Upper bound in bayesian regression setting

Question

Let $y_i = x_i^\top \beta + \epsilon_i$, $i=1,\ldots,n$; where $\epsilon_i$ are i.i.d. following a distribution with mean zero and unit variance, i.e., $\epsilon_i \sim P_{\epsilon_i}(0,1)$, $i=1,\ldots,n$, $\beta \sim N(0, (1/\lambda) I)$ and is p-dimensional vector, for some fixed $\lambda > 0$, and $x_i$ is also a p dimensional vector . Let the SVD of $X$ be $US^{1/2}V^\top$. Now, I am trying to find an upper bound on $\|y^\top UR\|_2^2$ where $s_i$ is $i^{th}$ diagonal element of $S$ and $R$ is zero matrix having same size as $S$ but with diagonal elements of $S$ inverted and each element is raised to the power half.

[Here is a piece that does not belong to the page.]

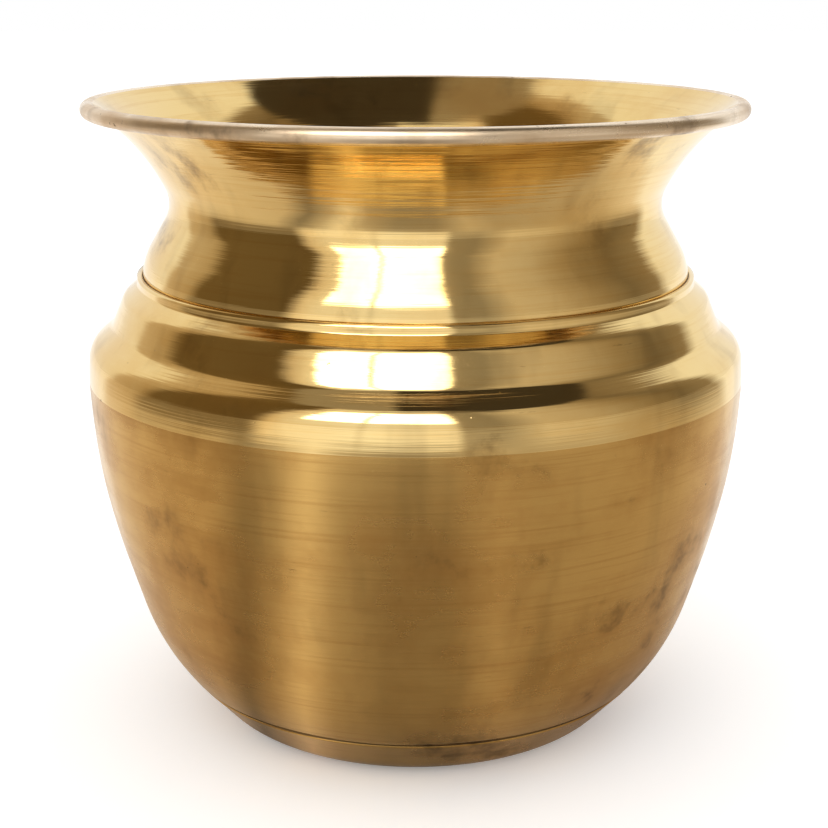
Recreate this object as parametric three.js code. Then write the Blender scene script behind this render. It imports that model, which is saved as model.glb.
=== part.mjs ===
// A lota: a small brass water pot raised from sheet, in millimetres, with +Z up.
// Three spun and raised sheets make it: a base dish, a belly and a neck.
// Two lapped seams are brazed, and a wire stiffens the rolled rim.
// Every piece is turned about the Z axis, and the pot stands on z = 0.

import * as THREE from "three";

// How finely the round pieces are cut.
const FACETS = 40;
const CHORD_ERROR = 0.05;
const LARGEST_STEP = THREE.MathUtils.degToRad(30);

// Sheet, wire and braze.
const BODY_SHEET = 0.8;
const NECK_SHEET = 0.7;
const BRAZE_FILM = 0.2;
const WIRE_RADIUS = 0.39;
const WIRE_CLEARANCE = 0.2;

// Base dish: the flat foot turns up into a cone that holds the belly.
const FOOT_CORNER_RADIUS = 33.08;
const FOOT_BEND = 9.27;
const FLANGE_LENGTH = 11.2;
const FLANGE_ANGLE = THREE.MathUtils.degToRad(47.7);
const BASE_LAP = 5.6;
const BELLY_EDGE_TUCK = 0.5;
const SEAM_GAP = 0.2;
const SEAM_DEPTH = 0.12;
const JOGGLE_RUN = 0.5;
const JOGGLE_INNER_BEND = 0.4;
const JOGGLE_OUTER_BEND = 1;

// Belly: bands on the outside of the sheet, from the ground up and from the neck out.
// The two curve points lie between the flange's edge and the widest ring,
// and each bend takes a share of the shorter straight beside it.
const LOW_CURVE = { out: 0.366, up: 0.136, ease: 0.8 };
const SIDE_CURVE = { out: 0.935, up: 0.664, ease: 0.74 };
const BELLY_HEIGHT = 61.5;
const BELLY_BEND = 34;
const SHOULDER_RISE = 4.97;
const SHOULDER_INSET = 0.44;
const SHOULDER_WIDTH = 4.2;
const SHOULDER_BEND = 4.3;
const COLLAR_ROOT_RISE = 3.13;
const COLLAR_ROOT_BEND = 2.6;
const COLLAR_RISE = 5.05;
const COLLAR_STEP = 2.15;
const COLLAR_BEND = 2.68;
const COLLAR_TOP_RISE = 1.95;
const COLLAR_TOP_WIDTH = 2.4;
const UPSTAND_BEND = 0.5;
const UPSTAND_HEIGHT = 1.4;

// Neck: the skirt stands inside the belly's upstand, and each band rises from the last.
const SKIRT_RADIUS = 46.05;
const SKIRT_BELOW_UPSTAND = 2.2;
const SKIRT_RISE = 0.9;
const SKIRT_BEND = 4;
const BULGE_RISE = 2.4;
const BULGE_INSET = 0.55;
const BULGE_BEND = 11.5;
const WAIST_RISE = 8.71;
const WAIST_INSET = 5;
const WAIST_BEND = 5.89;
const FLARE_RISE = 9.89;
const FLARE_REACH = 5.33;
const FLARE_BEND = 33;
const SEAM_FILLET = 0.9;

// Rim: the lip rolls outward and down around the wire.
const RIM_RISE = 5.7;
const RIM_REACH = 7.91;
const ROLL_SWEEP = THREE.MathUtils.degToRad(280);

// A point of an outline, with the radius of the bend there.
function station(r, z, bend = 0) {
  return { point: new THREE.Vector2(r, z), bend };
}

// Points on an arc, cut so that no chord leaves it by more than CHORD_ERROR.
function arc(centre, radius, startAngle, sweep) {
  const step = Math.min(LARGEST_STEP, 2 * Math.acos(1 - CHORD_ERROR / Math.max(radius, 1)));
  const count = Math.max(1, Math.ceil(Math.abs(sweep) / step));
  const points = [];
  for (let i = 0; i <= count; i++) {
    const angle = startAngle + (sweep * i) / count;
    points.push(new THREE.Vector2(Math.cos(angle), Math.sin(angle)).multiplyScalar(radius).add(centre));
  }
  return points;
}

// A path through the stations, with each corner rounded to its bend or by its ease.
function roundedPath(stations) {
  const points = [stations[0].point.clone()];
  for (let i = 1; i < stations.length - 1; i++) {
    const corner = stations[i].point;
    const into = corner.clone().sub(stations[i - 1].point).normalize();
    const out = stations[i + 1].point.clone().sub(corner).normalize();
    const turn = Math.atan2(into.cross(out), into.dot(out));
    const { bend, ease } = stations[i];
    if ((!bend && !ease) || Math.abs(turn) < 1e-6) {
      points.push(corner.clone());
      continue;
    }
    const slope = Math.tan(Math.abs(turn) / 2);
    const straight = Math.min(
      corner.distanceTo(stations[i - 1].point),
      corner.distanceTo(stations[i + 1].point),
    );
    const radius = ease ? (ease * straight) / slope : bend;
    const start = corner.clone().addScaledVector(into, -radius * slope);
    const toCentre = new THREE.Vector2(-into.y, into.x).multiplyScalar(Math.sign(turn) * radius);
    const centre = start.clone().add(toCentre);
    const startAngle = Math.atan2(start.y - centre.y, start.x - centre.x);
    points.push(...arc(centre, radius, startAngle, turn));
  }
  points.push(stations[stations.length - 1].point.clone());
  return points;
}

// The same path moved to its left, which is the inside of the pot.
function inset(path, distance) {
  return path.map((point, i) => {
    const before = path[Math.max(i - 1, 0)];
    const after = path[Math.min(i + 1, path.length - 1)];
    const into = (i > 0 ? point.clone().sub(before) : after.clone().sub(point)).normalize();
    const out = (i < path.length - 1 ? after.clone().sub(point) : point.clone().sub(before)).normalize();
    const mean = into.clone().add(out).normalize();
    const normal = new THREE.Vector2(-mean.y, mean.x);
    const stretch = 1 / mean.dot(into);
    return point.clone().addScaledVector(normal, distance * stretch);
  });
}

// A mesh turned about Z from an outline that runs up its outer side.
function turned(name, outline, closed, finish) {
  const profile = closed ? [...outline, outline[0].clone()] : outline;
  const geometry = new THREE.LatheGeometry(profile, FACETS);
  geometry.rotateX(Math.PI / 2);
  const mesh = new THREE.Mesh(geometry, new THREE.MeshStandardMaterial(finish));
  mesh.name = name;
  return mesh;
}

// The dish's flange is a cone: a place on it is so far along and so deep in.
const flangeStart = new THREE.Vector2(FOOT_CORNER_RADIUS, 0);
const flangeAlong = new THREE.Vector2(Math.cos(FLANGE_ANGLE), Math.sin(FLANGE_ANGLE));
const flangeInward = new THREE.Vector2(-flangeAlong.y, flangeAlong.x);

function flangePoint(along, depth) {
  return flangeStart.clone().addScaledVector(flangeAlong, along).addScaledVector(flangeInward, depth);
}

function flangeDepth(point) {
  return point.clone().sub(flangeStart).dot(flangeInward);
}

function flangeStation(along, depth, bend = 0) {
  return { point: flangePoint(along, depth), bend };
}

const lapStart = FLANGE_LENGTH - BASE_LAP;
const lapDepth = BODY_SHEET + BRAZE_FILM;
const joggleStart = FLANGE_LENGTH + SEAM_GAP;

// Base dish: a flat floor, a round corner and the flange.
const dishOuter = roundedPath([
  station(0, 0),
  station(FOOT_CORNER_RADIUS, 0, FOOT_BEND),
  flangeStation(lapStart, 0),
  flangeStation(FLANGE_LENGTH, 0),
]);
const dishInner = inset(dishOuter, BODY_SHEET);
const dishOutline = [...dishOuter, flangePoint(FLANGE_LENGTH, SEAM_DEPTH), ...dishInner.toReversed()];

// Belly: lapped inside the flange, joggled out flush, then up to the upstand.
const upstandRadius = SKIRT_RADIUS + BRAZE_FILM + BODY_SHEET;
const collarRadius = upstandRadius + COLLAR_TOP_WIDTH;
const collarRootRadius = collarRadius + COLLAR_STEP;
const bellyRadius = collarRootRadius + SHOULDER_WIDTH;
const shoulderZ = BELLY_HEIGHT + SHOULDER_RISE;
const collarRootZ = shoulderZ + COLLAR_ROOT_RISE;
const collarZ = collarRootZ + COLLAR_RISE;
const upstandFootZ = collarZ + COLLAR_TOP_RISE;
const upstandTopZ = upstandFootZ + UPSTAND_HEIGHT;
const flangeEdge = flangePoint(joggleStart + JOGGLE_RUN, 0);
const widestRing = new THREE.Vector2(bellyRadius, BELLY_HEIGHT);

// A curve point so far out and so far up from the flange's edge to the widest ring.
function curveStation(curve) {
  const span = widestRing.clone().sub(flangeEdge);
  const point = flangeEdge.clone().add(span.multiply(new THREE.Vector2(curve.out, curve.up)));
  return { point, ease: curve.ease };
}

const bellyOuter = roundedPath([
  flangeStation(lapStart - BELLY_EDGE_TUCK, lapDepth),
  flangeStation(lapStart, lapDepth),
  flangeStation(joggleStart, lapDepth, JOGGLE_INNER_BEND),
  flangeStation(joggleStart + JOGGLE_RUN, 0, JOGGLE_OUTER_BEND),
  curveStation(LOW_CURVE),
  curveStation(SIDE_CURVE),
  station(bellyRadius, BELLY_HEIGHT, BELLY_BEND),
  station(bellyRadius - SHOULDER_INSET, shoulderZ, SHOULDER_BEND),
  station(collarRootRadius, collarRootZ, COLLAR_ROOT_BEND),
  station(collarRadius, collarZ, COLLAR_BEND),
  station(upstandRadius, upstandFootZ, UPSTAND_BEND),
  station(upstandRadius, upstandTopZ),
]);
const bellyInner = inset(bellyOuter, BODY_SHEET);
const bellyOutline = [...bellyOuter, ...bellyInner.toReversed()];

// Base seam: braze in the lap and up to just under the surface, or to where the joggle
// comes nearest to it.
const lapFace = bellyOuter.slice(1);
const seamEnd = lapFace.findIndex((point, i) => {
  const depth = flangeDepth(point);
  return depth < SEAM_DEPTH || flangeDepth(lapFace[i + 1]) > depth + 0.001;
});
const baseSeamOutline = [
  flangePoint(lapStart, BODY_SHEET),
  flangePoint(FLANGE_LENGTH, BODY_SHEET),
  flangePoint(FLANGE_LENGTH, SEAM_DEPTH),
  ...lapFace.slice(0, seamEnd).toReversed(),
];

// Neck: skirt, bulge, waist and flare, then the roll round the wire.
const skirtTopZ = upstandTopZ + SKIRT_RISE;
const bulgeRadius = SKIRT_RADIUS - BULGE_INSET;
const bulgeZ = skirtTopZ + BULGE_RISE;
const waistRadius = bulgeRadius - WAIST_INSET;
const waistZ = bulgeZ + WAIST_RISE;
const flarePoint = new THREE.Vector2(waistRadius + FLARE_REACH, waistZ + FLARE_RISE);
const rollCentre = flarePoint.clone().add(new THREE.Vector2(RIM_REACH, RIM_RISE));
const rollInside = WIRE_RADIUS + WIRE_CLEARANCE;
const toRoll = rollCentre.clone().sub(flarePoint);
const flareAngle = toRoll.angle() + Math.asin(rollInside / toRoll.length());
const roll = arc(rollCentre, rollInside, flareAngle + Math.PI / 2, -ROLL_SWEEP);
const neckOuter = [
  ...roundedPath([
    station(SKIRT_RADIUS, upstandFootZ - SKIRT_BELOW_UPSTAND),
    station(SKIRT_RADIUS, skirtTopZ, SKIRT_BEND),
    station(bulgeRadius, bulgeZ, BULGE_BEND),
    station(waistRadius, waistZ, WAIST_BEND),
    station(flarePoint.x, flarePoint.y, FLARE_BEND),
    { point: roll[0], bend: 0 },
  ]),
  ...roll.slice(1),
];
const neckInner = inset(neckOuter, NECK_SHEET);
const neckOutline = [...neckOuter, ...neckInner.toReversed()];

// Neck seam: braze between skirt and upstand, with a fillet below the upstand.
const filletTop = upstandFootZ - SEAM_FILLET;
const upstandFace = bellyInner.slice(bellyInner.findLastIndex((point) => point.y <= filletTop) + 1);
const neckSeamTop = upstandTopZ - SEAM_DEPTH;
const neckSeamOutline = [
  ...upstandFace.slice(0, -1),
  new THREE.Vector2(SKIRT_RADIUS + BRAZE_FILM, neckSeamTop),
  new THREE.Vector2(SKIRT_RADIUS, neckSeamTop),
  new THREE.Vector2(SKIRT_RADIUS, upstandFace[0].y - SEAM_FILLET / 2),
];

const satinBrass = { color: 0xa5783c, roughness: 0.42, metalness: 1 };
const polishedBrass = { color: 0xd9a65b, roughness: 0.14, metalness: 1 };
const wireBrass = { color: 0xb98a52, roughness: 0.5, metalness: 1 };
const brazeMetal = { color: 0x6d5432, roughness: 0.7, metalness: 0.8 };

const lota = new THREE.Group();
lota.name = "lota";
lota.add(
  turned("base_dish", dishOutline, false, satinBrass),
  turned("base_seam_braze", baseSeamOutline, true, brazeMetal),
  turned("belly_shell", bellyOutline, true, satinBrass),
  turned("neck_seam_braze", neckSeamOutline, true, brazeMetal),
  turned("neck_shell", neckOutline, true, polishedBrass),
  turned("rim_wire", arc(rollCentre, WIRE_RADIUS, 0, 2 * Math.PI).slice(0, -1), true, wireBrass),
);

export default lota;
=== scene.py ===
import math
import bpy
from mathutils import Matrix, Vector, noise


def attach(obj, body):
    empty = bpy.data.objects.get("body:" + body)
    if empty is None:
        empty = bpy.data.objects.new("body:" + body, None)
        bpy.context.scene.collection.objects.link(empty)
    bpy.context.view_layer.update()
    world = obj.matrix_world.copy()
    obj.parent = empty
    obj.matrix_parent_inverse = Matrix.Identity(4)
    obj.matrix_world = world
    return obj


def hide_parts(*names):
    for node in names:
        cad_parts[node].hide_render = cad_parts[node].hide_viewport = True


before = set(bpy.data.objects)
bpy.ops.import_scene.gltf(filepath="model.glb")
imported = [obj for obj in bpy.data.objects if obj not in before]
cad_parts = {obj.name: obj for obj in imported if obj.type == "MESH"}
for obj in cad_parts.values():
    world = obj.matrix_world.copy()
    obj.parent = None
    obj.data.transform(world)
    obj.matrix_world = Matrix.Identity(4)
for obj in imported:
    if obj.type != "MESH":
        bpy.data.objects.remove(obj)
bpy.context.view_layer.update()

# Base dish: the round bottom of the pot, raised from brass sheet, with a flat foot.
# Its wall turns up into a cone that laps over the belly's lower edge.
# It is satin from use, with blotchy tarnish, and the lap shows as a fine line.
MM = 0.001
ROUND_STEPS = 320
BODY_SHEET = 0.8
FOOT_CORNER_RADIUS = 33.08
FOOT_BEND = 9.27
FLANGE_LENGTH = 11.2
FLANGE_ANGLE = math.radians(47.7)
BASE_LAP = 5.6
SEAM_DEPTH = 0.12
AXIS_RADIUS = 0.02
DENT_DEPTH = 0.07
DENT_WIDTH = 17.0
RIPPLE_WIDTH = 5.1
RIPPLE_SHARE = 0.16
LEVEL_FOOT_HEIGHT = 6
UNDENTED_RADIUS = 1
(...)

My first attempt is below \begin{align*} \|y^\top UR\|_2^2 & = \|(X\beta + \epsilon)^\top UR \|_2^2 \\ & = \| \beta^\top (US^{1/2}V^\top)^\top UR + \epsilon ^\top UR\|_2^2 \\ & \leq 2 (\| \beta^\top V\|_2^2 + \|\epsilon ^\top UR\|_2^2) \\ & \leq 2 (\|\beta\|^2_{2} + \| \epsilon R\|^2_{2}). \end{align*} But, I am trying to find stricter bound for it and remove $\epsilon$, how can I use expectations or concentration inequalities here? Also, is it possible to use a trace of the covariance of $\epsilon$?